* Data block:

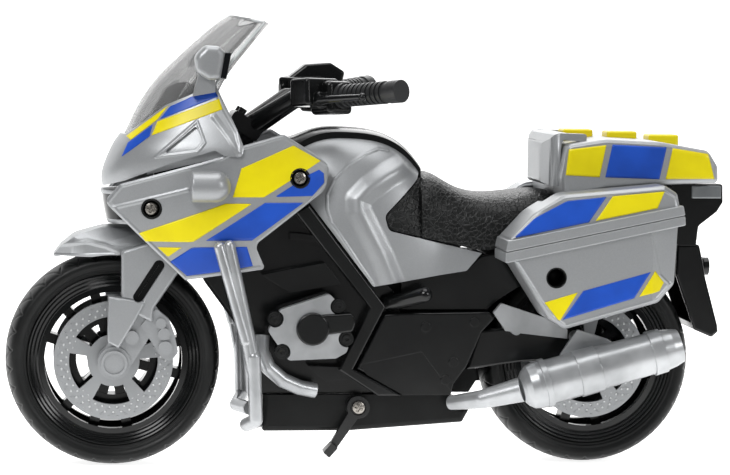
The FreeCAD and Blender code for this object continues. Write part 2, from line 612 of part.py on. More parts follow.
def screw(x, z, y, head_r=2.4, shank_r=1.1, length=6.0):
    """Cross-head screw whose head faces -Y, with the top of its head at y."""
    head = Part.makeCylinder(head_r, 1.4, V(x, y, z), V(0, 1, 0))
    head = soften(head, 0.5, lambda e: abs(e.CenterOfMass.y - y) < 1e-3 and e.Closed)
    shank = Part.makeCylinder(shank_r, length, V(x, y + 1.3, z), V(0, 1, 0))
    solid = joined(head, shank)
    arm = head_r * 0.62
    slots = [box(x - arm, x + arm, y - 0.1, y + 0.8, z - 0.35, z + 0.35),
             box(x - 0.35, x + 0.35, y - 0.1, y + 0.8, z - arm, z + arm)]
    return minus(solid, *slots)


# ---------------------------------------------------------------- engine
HEAD_CORNERS = ((-37.8, 60.0), (-13.7, 64.8), (-10.5, 52.4), (-35.1, 47.4))
HEAD_OUTLINE = [(-35.8, 63.6, 2), (-17.2, 69.6, 2), (-9.6, 61.0, 3), (-8.4, 54.0, 3), (-10.6, 47.2, 2),
                (-14.6, 45.0, 2),
                (-32.6, 44.2, 2), (-40.6, 55.6, 2)]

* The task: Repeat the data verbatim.

* Completed task:
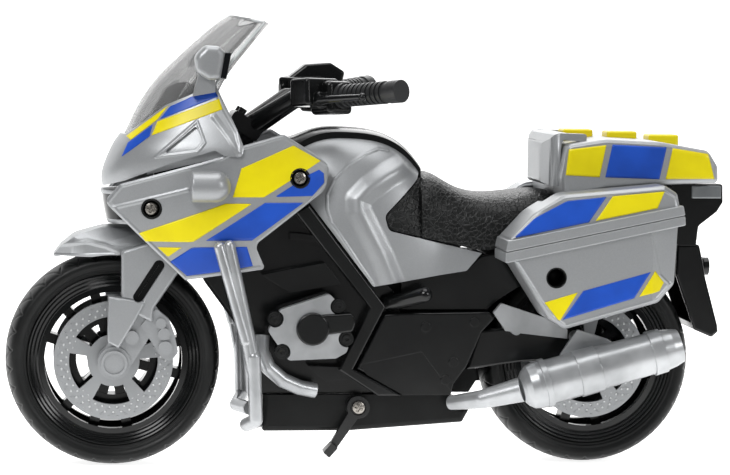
The FreeCAD and Blender code for this object continues. Write part 2, from line 612 of part.py on. More parts follow.
def screw(x, z, y, head_r=2.4, shank_r=1.1, length=6.0):
    """Cross-head screw whose head faces -Y, with the top of its head at y."""
    head = Part.makeCylinder(head_r, 1.4, V(x, y, z), V(0, 1, 0))
    head = soften(head, 0.5, lambda e: abs(e.CenterOfMass.y - y) < 1e-3 and e.Closed)
    shank = Part.makeCylinder(shank_r, length, V(x, y + 1.3, z), V(0, 1, 0))
    solid = joined(head, shank)
    arm = head_r * 0.62
    slots = [box(x - arm, x + arm, y - 0.1, y + 0.8, z - 0.35, z + 0.35),
             box(x - 0.35, x + 0.35, y - 0.1, y + 0.8, z - arm, z + arm)]
    return minus(solid, *slots)


# ---------------------------------------------------------------- engine
HEAD_CORNERS = ((-37.8, 60.0), (-13.7, 64.8), (-10.5, 52.4), (-35.1, 47.4))
HEAD_OUTLINE = [(-35.8, 63.6, 2), (-17.2, 69.6, 2), (-9.6, 61.0, 3), (-8.4, 54.0, 3), (-10.6, 47.2, 2),
                (-14.6, 45.0, 2),
                (-32.6, 44.2, 2), (-40.6, 55.6, 2)]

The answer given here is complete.